Une chose est sûre en tout cas, un tel recul des performances risque de redonner aux GT1 un bon niveau de compétitivité. Certes, pour en juger avec acuité, il faut encore attendre de connaître le prochain règlement de cette catégorie applicable en 2010. Mais cette année, cette fameuse Porsche Van Merksteijn a terminé avec 10 tours d’avance sur l’Aston Martin DBR9 victorieuse du GT1… Ces deux voitures ont connu une course assez claire et donc comparable. De combien cette marge sera-elle réduite en 2011 ? Surtout si les GT1 conservaient leur capacité actuelle de 90 litres de carburant contre 75 aux protos essence de 2011 (68 pour les diesel).

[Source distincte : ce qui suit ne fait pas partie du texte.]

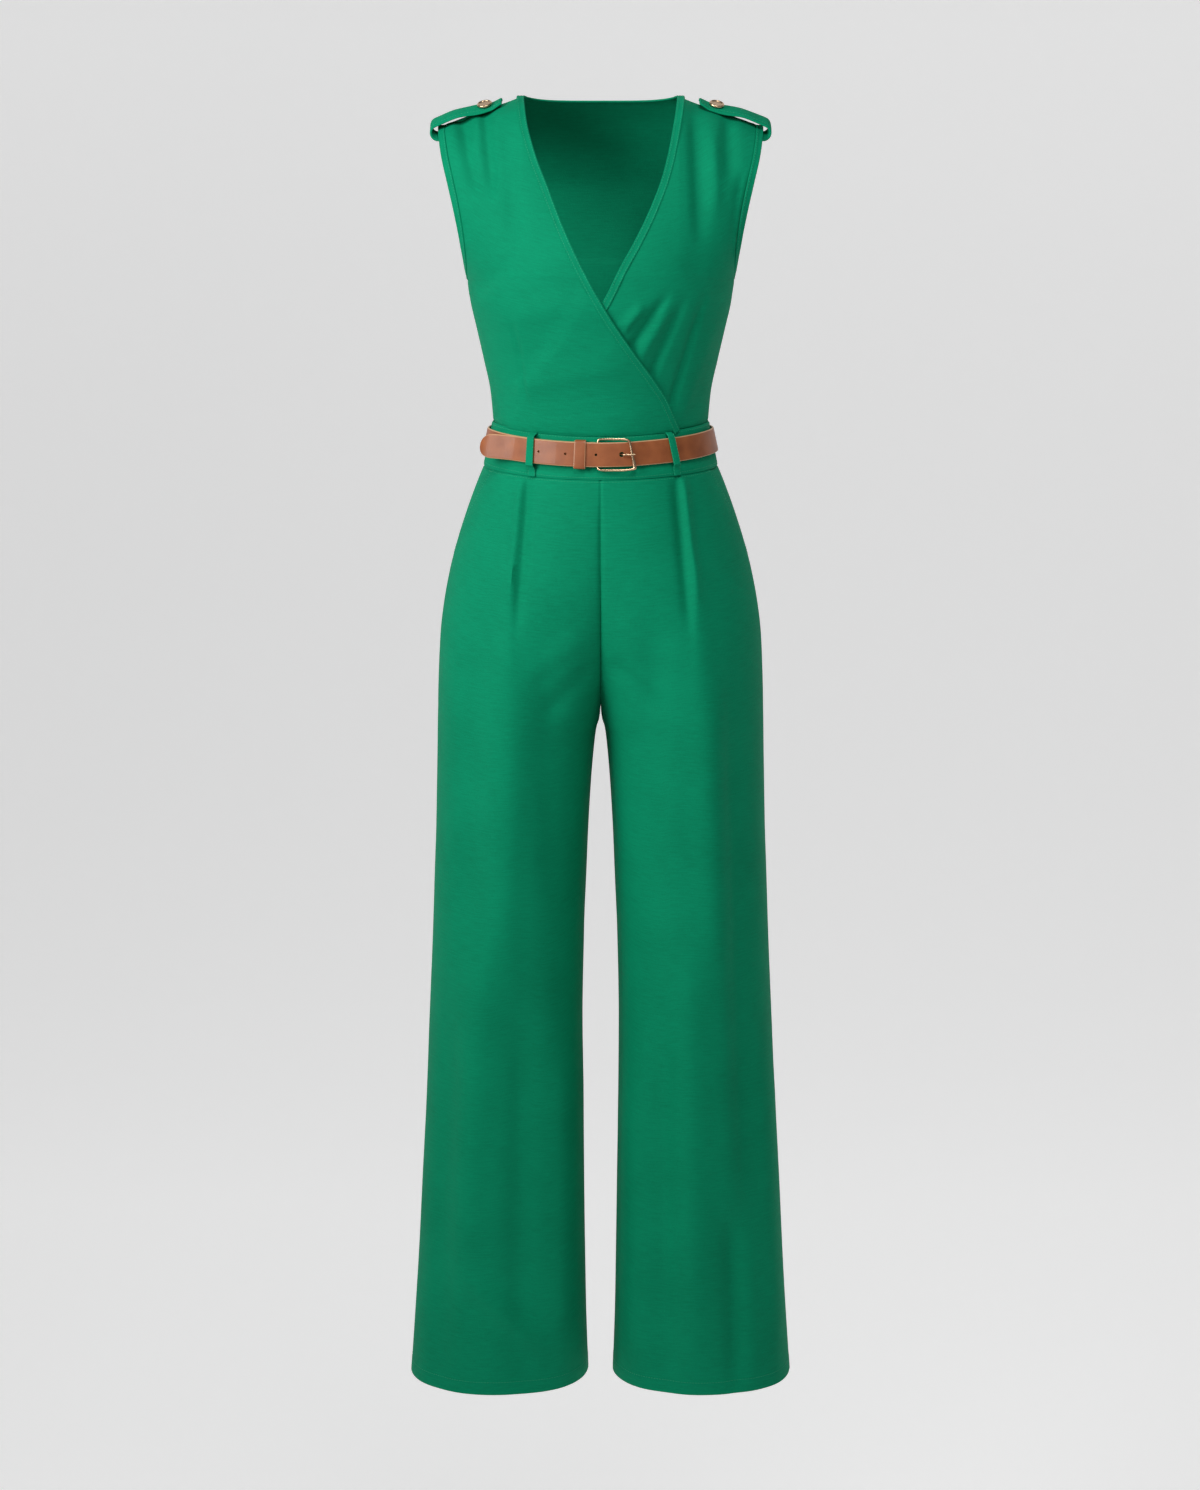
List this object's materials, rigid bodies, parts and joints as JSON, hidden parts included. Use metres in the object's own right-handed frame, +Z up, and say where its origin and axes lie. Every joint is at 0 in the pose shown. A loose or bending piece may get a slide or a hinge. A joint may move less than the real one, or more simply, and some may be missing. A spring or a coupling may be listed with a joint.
{
  "type": "jumpsuit",
  "caption": "Sleeveless wide-leg jumpsuit in green crepe with a crossed V front, shoulder tabs and a buckled leather belt, filled out and hollow as worn.",
  "frame": {"origin": "midway between the middles of the two shoulder seams, where the wearer's shoulders carry the garment", "axes": "+X towards the wearer's left, +Z up along the height, -Y the front, +Y the back"},
  "size_m": [0.4466, 0.2678, 1.4723],
  "materials": {
    "crepe_cloth": "matte crepe weave",
    "belt_leather": "smooth tan leather",
    "pale_metal": "polished pale gold"
  },
  "bodies": {
    "root": {"bodice_back": "crepe_cloth", "bodice_front_right": "crepe_cloth", "bodice_front_left": "crepe_cloth", "neck_binding_right": "crepe_cloth", "neck_binding_left": "crepe_cloth", "neck_binding_back": "crepe_cloth", "armhole_binding_right": "crepe_cloth", "epaulette_right": "crepe_cloth", "trouser_front_right": "crepe_cloth", "trouser_back_right": "crepe_cloth", "pocket_facing_right": "crepe_cloth", "belt_loop_front_right": "crepe_cloth", "belt_loop_back_right": "crepe_cloth", "armhole_binding_left": "crepe_cloth", "epaulette_left": "crepe_cloth", "trouser_front_left": "crepe_cloth", "trouser_back_left": "crepe_cloth", "pocket_facing_left": "crepe_cloth", "belt_loop_front_left": "crepe_cloth", "belt_loop_back_left": "crepe_cloth", "waistband_front": "crepe_cloth", "waistband_back": "crepe_cloth", "belt_strap": "belt_leather", "belt_keeper": "belt_leather", "epaulette_button_right": "pale_metal", "epaulette_button_left": "pale_metal", "buckle_frame": "pale_metal", "buckle_prong": "pale_metal"}
  },
  "joints": []
}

Elles repasseraient donc bien moins souvent par les stands que les prototypes ce qui n’est pas un mince avantage. Il nous manque toutefois encore trop de données à ce jour pour aller plus loin dans nos projections.

Lighter is better, isn't it ?

Une autre raison avancée par l’ACO pour introduire cette nouvelle réglementation est de s’aligner sur un phénomène qui se produit dans la grande série et qui vise à réduire les cylindrées pour réduire les consommations. Certes, mais cela s’accompagne également d’une prise de conscience (récente certes, mais réelle) de la part des constructeurs de la nécessité de réduire les masses. Or, ce règlement 2011, lui, ne va absolument pas dans ce sens. Au contraire finalement. Puisque une LM P2 actuelle pourra sans effort passer en P1 en 2011. Sans effort autre que celui de s’engraisser de 75 kg ! Voilà un « progrès » qui ne va ni dans le sens de l’histoire, ni dans celui de l’écologie. Puisque certains paramètres sont déjà prévus pour freiner les voitures, pourquoi avoir également maintenu cette valeur de 900 kg ? Autant, pour les LM P2, maintenir un poids élevé permet d’utiliser des matériaux moins légers et donc moins coûteux ce qui a du sens pour des autos réellement destinées aux privés, autant cela en a déjà beaucoup moins pour la catégorie de pointe. N’eut-il pas été possible de conserver une masse mini de 825 kg pour les LM P1 ? D’autres éléments sont déjà là pour freiner les autos, pourquoi avoir également agi sur le poids ? Les LM P1 de 2011 rouleront moins vite que les LM P2 de 2008. On peut s’en étonner.

Quant aux petites LM P2, elles se contenteront d’environ 420 chevaux pour remuer leurs 900 kg… Les GT1 vont probablement les croquer comme des flèches sur les portions rapides ! Voilà qui va un peu à l’encontre de la hiérarchie des chronos souhaitée, il y a peu de temps encore, par les responsables de l’ACO : les P1 devant les P2 puis les GT1 et enfin les GT2. Là encore, il nous faut prendre connaissance des futures normes du GT1 mais il va falloir sérieusement les ralentir elles aussi si l’on veut se tenir à cette échelle des valeurs.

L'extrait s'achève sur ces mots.